What they forget is that J\the Spirit who will be outpoured is the Spirit of Jesus. The Holy Spirit is not some totally new divine manifestation coming out of nowhere. It is the Spirit of Jesus of Nazareth -- the Jesus who is alive today, for sure, but the same Jesus who had been there all along. He tells us that the Paraclete, the Spirit, will teach us "all that I told you." What we are to be given is a deeper knowledge and understanding of what he was always about.

And what was that? The command of love, of pouring ourselves out. And dying to ourselves in order to give life to others.

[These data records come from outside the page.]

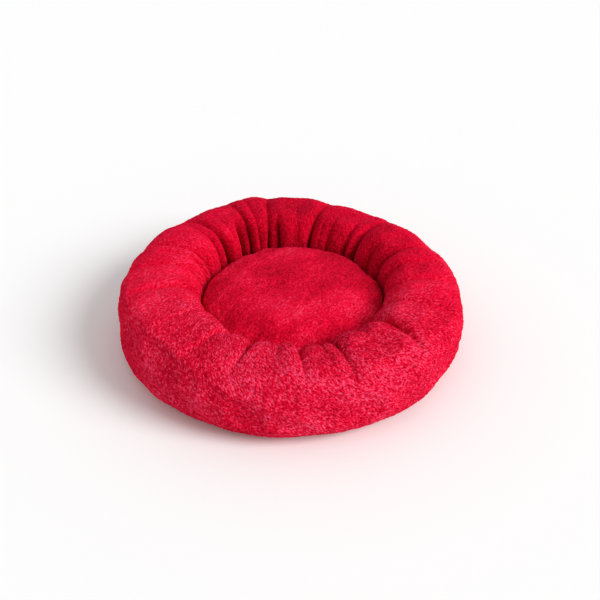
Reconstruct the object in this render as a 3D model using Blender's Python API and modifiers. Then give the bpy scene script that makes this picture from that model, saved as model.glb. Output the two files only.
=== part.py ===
"""A round plush pet bed: a stuffed, gathered ring round a well, with a loose zipped cushion lying in the well.

Metres, +Z up. The origin is on the surface that the bed stands on, under the middle of the ring.
"""

import math

import bpy

# Driving dimensions.
bed_diameter = 0.600
ring_width = 0.139
ring_height = 0.130
ring_roundness = 2.2  # exponent of the ring's section: 2 is an ellipse, more is squarer
outer_seam_height = 0.012  # where the ring's sleeve turns straight down to the base, outside
plush_thickness = 0.004
base_thickness = 0.002
floor_thickness = 0.0025
wadding_thickness = 0.008
tape_width = 0.010
tape_thickness = 0.0012

cushion_gap = 0.003  # all round, between the cushion and the narrowest place of the well
cushion_height = 0.090
cushion_edge_height = 0.044  # up the cushion's side, to its widest place
cushion_roundness = 3.0
cushion_tuck = 0.016  # how far the cushion's underside is smaller than its widest place

zip_end_margin = 0.022  # from each end of the zip to the edge of the cushion's underside
zip_opening = 0.014
zip_tape_width = 0.014
zip_tape_thickness = 0.0006
coil_width = 0.0018
coil_thickness = 0.0016
coil_spacing = 0.0016  # between the two coils, where the slider's post runs
slider_length = 0.009
slider_plate = 0.0007
slider_post = 0.0010
stop_length = 0.003

touch_gap = 0.0003  # between pieces that touch
fill_gap = 0.001  # between a plush cover and the stuffing in it
slider_gap = 0.0003  # round the zip's coils and tapes, inside the slider
groove_gap = 0.001  # round the zip, inside the cushion's fill

ring_steps = 48  # round the ring and the cushion
arc_steps = 7  # in each quarter of a section

# Worked out from them.
bed_radius = bed_diameter / 2
ring_centre = bed_radius - ring_width / 2
well_radius = bed_radius - ring_width
layer_floor = base_thickness + touch_gap
wadding_top = layer_floor + wadding_thickness
floor_bottom = wadding_top + touch_gap
floor_top = floor_bottom + floor_thickness
cushion_bottom = floor_top + touch_gap
cushion_radius = well_radius - cushion_gap
panel_top = cushion_bottom + plush_thickness
zip_length = 2 * (cushion_radius - cushion_tuck - zip_end_margin)
zip_tape_bottom = panel_top + touch_gap
zip_tape_top = zip_tape_bottom + zip_tape_thickness
coil_top = zip_tape_bottom - touch_gap
coil_bottom = coil_top - coil_thickness
coil_inner = coil_spacing / 2
coil_outer = coil_inner + coil_width
slider_start = zip_length / 2 - stop_length - touch_gap - slider_length / 2


def clear_scene():
    for old in list(bpy.data.objects):
        bpy.data.objects.remove(old, do_unlink=True)


def make_collection(name):
    made = bpy.data.collections.new(name)
    bpy.context.scene.collection.children.link(made)
    return made


def material(name, colour, roughness, metallic=0.0):
    made = bpy.data.materials.new(name)
    made.use_nodes = True
    shader = made.node_tree.nodes["Principled BSDF"]
    shader.inputs["Base Color"].default_value = (*colour, 1)
    shader.inputs["Roughness"].default_value = roughness
    shader.inputs["Metallic"].default_value = metallic
    return made


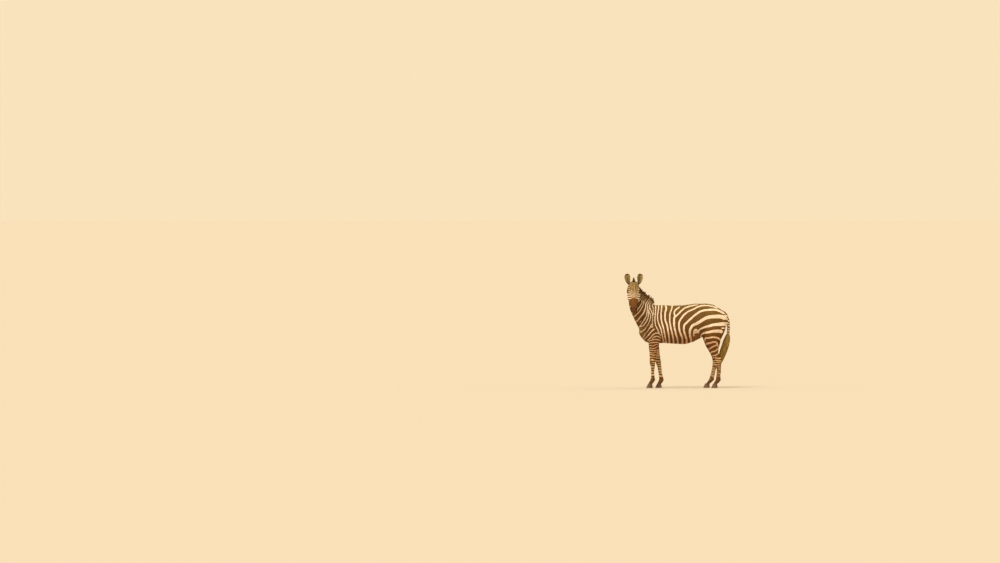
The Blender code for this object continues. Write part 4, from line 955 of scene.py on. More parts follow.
# ---- building pieces from arrays ----------------------------------------------------------------
def mesh_of(name, points, triangles):
    """A mesh from rows of points and rows of triangles."""
    mesh = bpy.data.meshes.new(name)
    mesh.vertices.add(len(points))
    mesh.vertices.foreach_set("co", np.ascontiguousarray(points, np.float32).ravel())
    mesh.loops.add(3 * len(triangles))
    mesh.loops.foreach_set("vertex_index", np.ascontiguousarray(triangles, np.int32).ravel())
    mesh.polygons.add(len(triangles))
    mesh.polygons.foreach_set("loop_start", np.arange(0, 3 * len(triangles), 3, dtype=np.int32))
    mesh.update(calc_edges=True)
    mesh.validate()
    return mesh


def grid_triangles(rows, columns, closed=False):
    """Triangles of a grid of points, row by row; closed joins the last column to the first."""
    i, j = np.meshgrid(np.arange(rows - 1), np.arange(columns if closed else columns - 1), indexing="ij")
    a = i * columns + j
    b = i * columns + (j + 1) % columns
    return np.concatenate([np.stack([a, b, b + columns], axis=-1).reshape(-1, 3),
                           np.stack([a, b + columns, a + columns], axis=-1).reshape(-1, 3)])


def closed_piece(name, points, columns):
    """An object from rings of points, one ring after another, closed at both ends."""
    rows = len(points) // columns
    caps = [(first, first + i, first + i + 1)
            for first in (0, (rows - 1) * columns) for i in range(1, columns - 1)]
    triangles = np.concatenate([grid_triangles(rows, columns, closed=True), np.array(caps)])
    obj = new_object(name, mesh_of(name, points, triangles))
    face_outwards(obj)
    return obj


ALL_DEEP = 0.02               # a stripe distance that is dark all over


def paint(obj, stripes, pale, deep):
    """Store the markings on the object's points."""
    mesh = obj.data
    layer = mesh.attributes.new("stripe", "FLOAT", "POINT")
    layer.data.foreach_set("value", stripes.astype(np.float32))
    for name, colour in (("pale", pale), ("deep", deep)):
        layer = mesh.attributes.new(name, "FLOAT_COLOR", "POINT")
        rgba = np.concatenate([colour, np.ones((len(colour), 1))], axis=1)
        layer.data.foreach_set("color", rgba.astype(np.float32).ravel())


def lay_patches(mesh, places, offsets):
    """The map OFBake: each tuft is a small patch at its root's place on an unwrap of the skin."""
    layer = mesh.uv_layers.new(name="OFBake")
    corners = np.empty(len(mesh.loops), dtype=np.int32)
    mesh.loops.foreach_get("vertex_index", corners)
    per_tuft = len(offsets)
    spots = places[corners // per_tuft] + offsets[corners % per_tuft]
    layer.data.foreach_set("uv", spots.astype(np.float32).ravel())


BLADE_TRIANGLES = np.array([(0, 2, 1), (0, 3, 2), (1, 2, 3)])
BLADE_PATCH = np.array([(-1, -1), (1, -1), (0, 0), (0, 1)]) * 0.0015


def blade_points(roots, normals, lie, length, width, lift):
    """Thin tufts with a ridge: two points at the root, one on the ridge and one at the tip."""
    side = unit(np.cross(normals, lie))
    length, width, lift = length[:, None], width[:, None], lift[:, None]
    foot = roots - normals * TUFT_SINK
    rows = (foot - side * width * 0.5, foot + side * width * 0.5,
            roots + lie * length * 0.38 + normals * (lift * 0.75 + width * 0.12),
            roots + lie * length + normals * lift)
    return np.stack(rows, axis=1)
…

And not only would we understand these mysteries in a new way. Unbelievable, we would receive the power to live them our selves. There is one word of Jesus that is perhaps the most amazing word in the Gospels: "The things that I have done you will do -- and greater than these shall you do!" We are promised the power to surpass the wonderful deeds of Jesus. What liberation, what freedom!

The old limits and boundaries are gone. Unfortunately, in spite of the example of that young community of believers has frequently fallen b ack into the same temptations as the custodians of the temple, adding needless burdens to "what is strictly necessary." And if we are honest, we do it to ourselves. We continually create places and practices and little rituals that are really holy, and we reduce the places where we live our lives to the 'merely secular.'

Why do we do it? We do it because the one thing to which we are bound, the only thing that is strictly necessary; the thing on which we will be judged -- our love for our neighbor -- is too costly. It will cost us our life, as it cost Jesus his.

The truth is that we are infinitely free -- and utterly bound.

But Jesus has also assured us that it is within that boundary that we will find life. And joy. He said "I have come that my joy may be in you, and your joy may be complete.